Однако радость не стоит, не застаивается в духе. Дух вообще в движении, и радость истекает из него во все стороны, т. е. обратно, к Богу (хвала), к ближним и к нам самим, в душу (радостные чувства и мысли), и тело (удовольствие и здоровье). Радуясь, мы предвкушаем рай.
То, что мы называем удовольствиями, — едва заметные, отдаленные порождения сил, которые творческая сила Бога излила в материю, когда Бог творил миры. Даже в таком, отфильтрованном виде они велики для нас, нам с ними не справиться. Что же будет, если мы отопьем из источника, чья вода опьяняет и разлитая по земле? И все же я верю, что именно это ждет нас. Весь человек, целиком, будет пить из источника радости. Радость спасенной души, как вода через край, перельется в прославленное тело. Августин называет это «<torrens voluptatis»[116].
Радость чувствует себя дома только там, у Бога. Мы — Божьи колонии, Он их посещает. Огонь Его сходит в воздух нашего духа, даже в воды души, даже в землю тела. Ощущение радости — воронка от метеора, который пронесся сквозь атмосферу, сквозь море, на самое дно.

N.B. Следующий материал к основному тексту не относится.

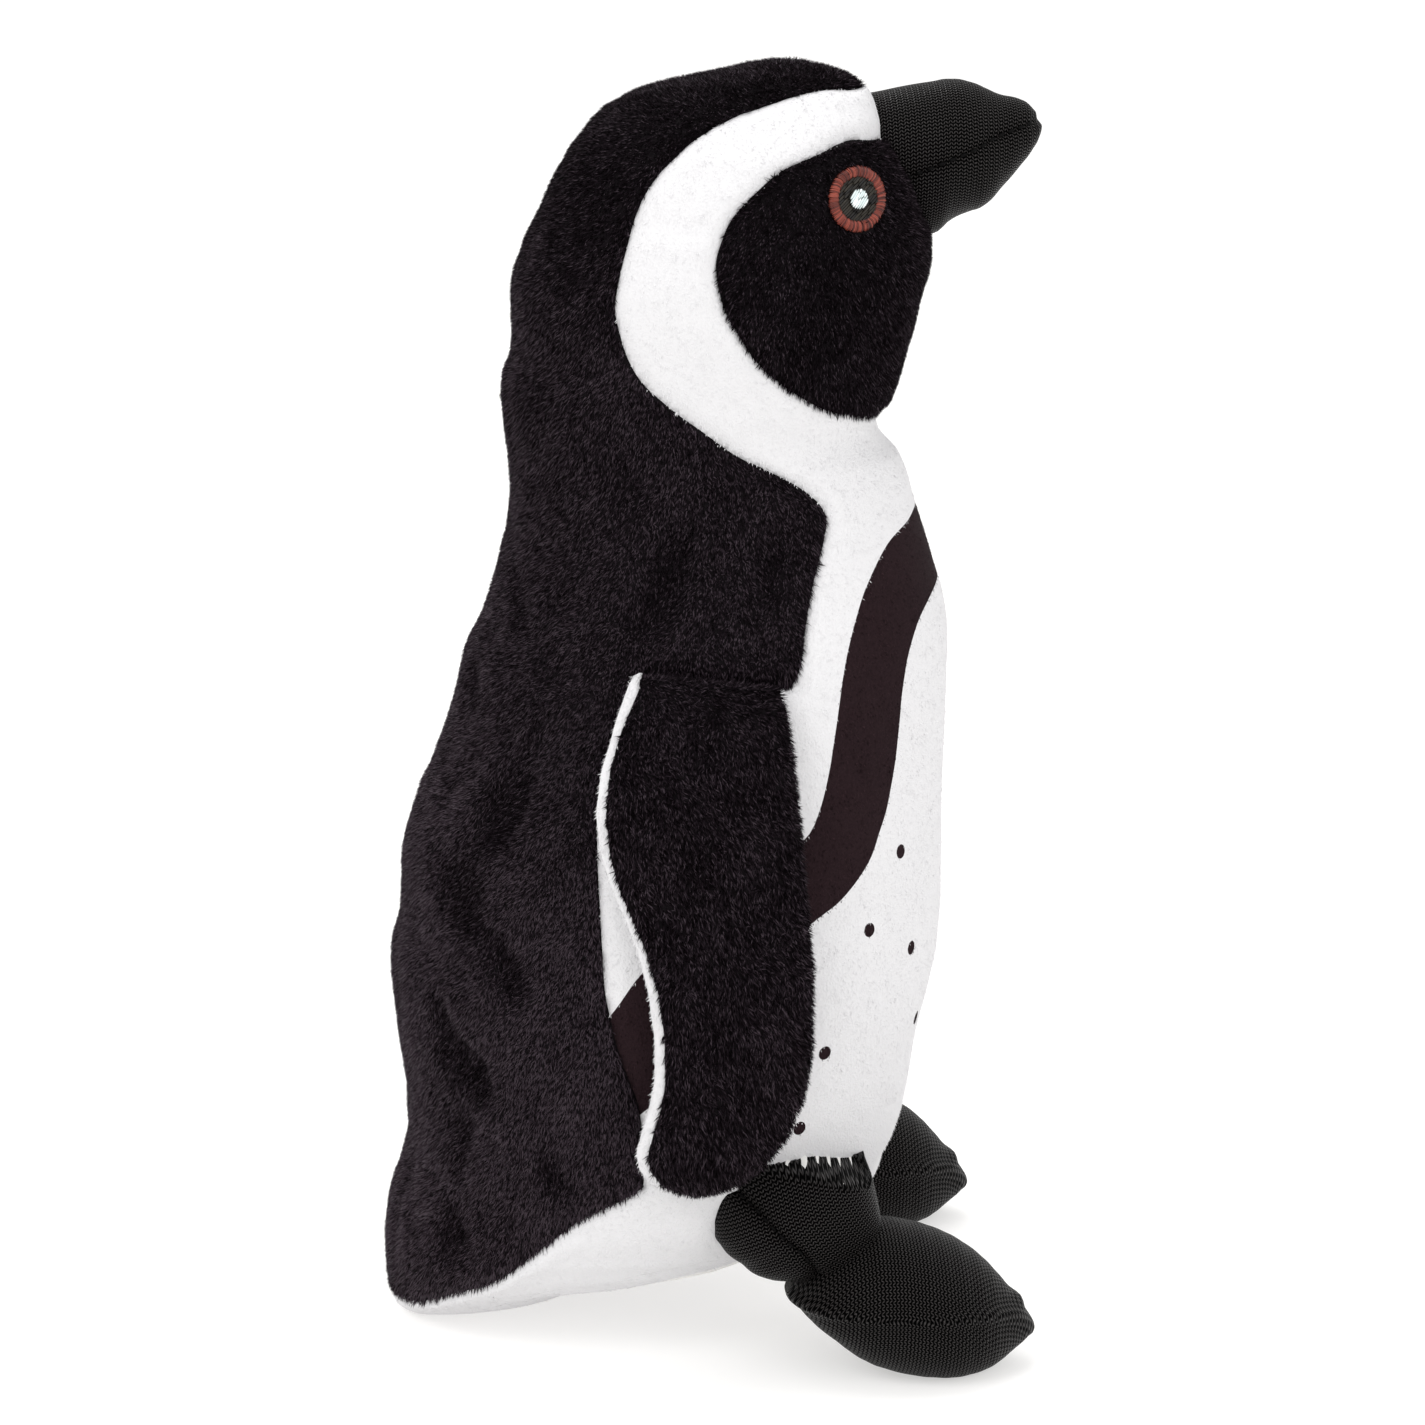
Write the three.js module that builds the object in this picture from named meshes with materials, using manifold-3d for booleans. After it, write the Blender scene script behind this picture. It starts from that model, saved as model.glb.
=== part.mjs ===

Другое райское свойство радости — в том, что у нее, как у Бога, нет никакой «оппозиции», противоположности, пары (Сатана — не «плохой Бог», а плохой ангел). Удовольствию противопоставлена боль, счастью — страдание, несчастье. У радости нет конечной, определенной оппозиции, ибо радость по сути своей бесконечна.
В обычной речи мы часто называем радостью очень большое счастье. Тогда оппозиция есть — горе, печаль, скорбь. Что же до радости в истинном смысле слова, полное ее отсутствие гораздо хуже горя. Собственно говоря, это — ад.
Радость — небесная жизнь. Ад не горькая или несчастная жизнь, а вечная смерть (так говорит Писание). Ад — пустота, чьи очертания определяются лишь тем, чего в ней нет, а нет в ней, совершенно нет Бога, тем самым — света, жизни и любви. Описать ад нельзя. Все, что можно описать и определить, — между тьмой и светом. Чистый свет ничем не освещен, и определить Бога — как осветить солнце фонариком. Но и полная тьма ничем не освещена, иначе она не была бы полной. Ад существует, так сказал Христос, но что он такое, мы знать не можем.
Еще одно небесное свойство радости — избыточность; ее как бы больше, чем нужно. Удовольствия — меньше, чем нужно, это чувство никак не насытишь.
Счастья — столько, сколько нужно; отсюда — довольство и покой. А вот радость хлещет через край, проливается, переливается. Пресовершеннейший Бог Отец «выходит из Себя», порождая Слово без всякой нужды, из чистой щедрости. Троица по той же причине творит мир. Так и радость, самодостаточная, как счастье, выходит за свой предел, требуя хвалы и ликования[117].
«Хвала», «ликование», «слава» режут слух в наши дни — как это все старомодно! Тем хуже для наших дней. Если тяга к равенству означает, что мы ни на кого и ни на что не можем смотреть снизу вверх, мы обречены на духовный голод. Хвала — насущная, хотя и непрактичная потребность. Славить Бога — совсем не то же самое, что похвалить вкусное блюдо или футбольную команду. Хваля и славя, мы не выражаем произвольные, субъективные чувства, а признаем объективную, достохвальную ценность. Мы восхищаемся закатом не потому, что он доставил нам удовольствие, а потому, что он такой. Мы славим Бога, ибо Он славен.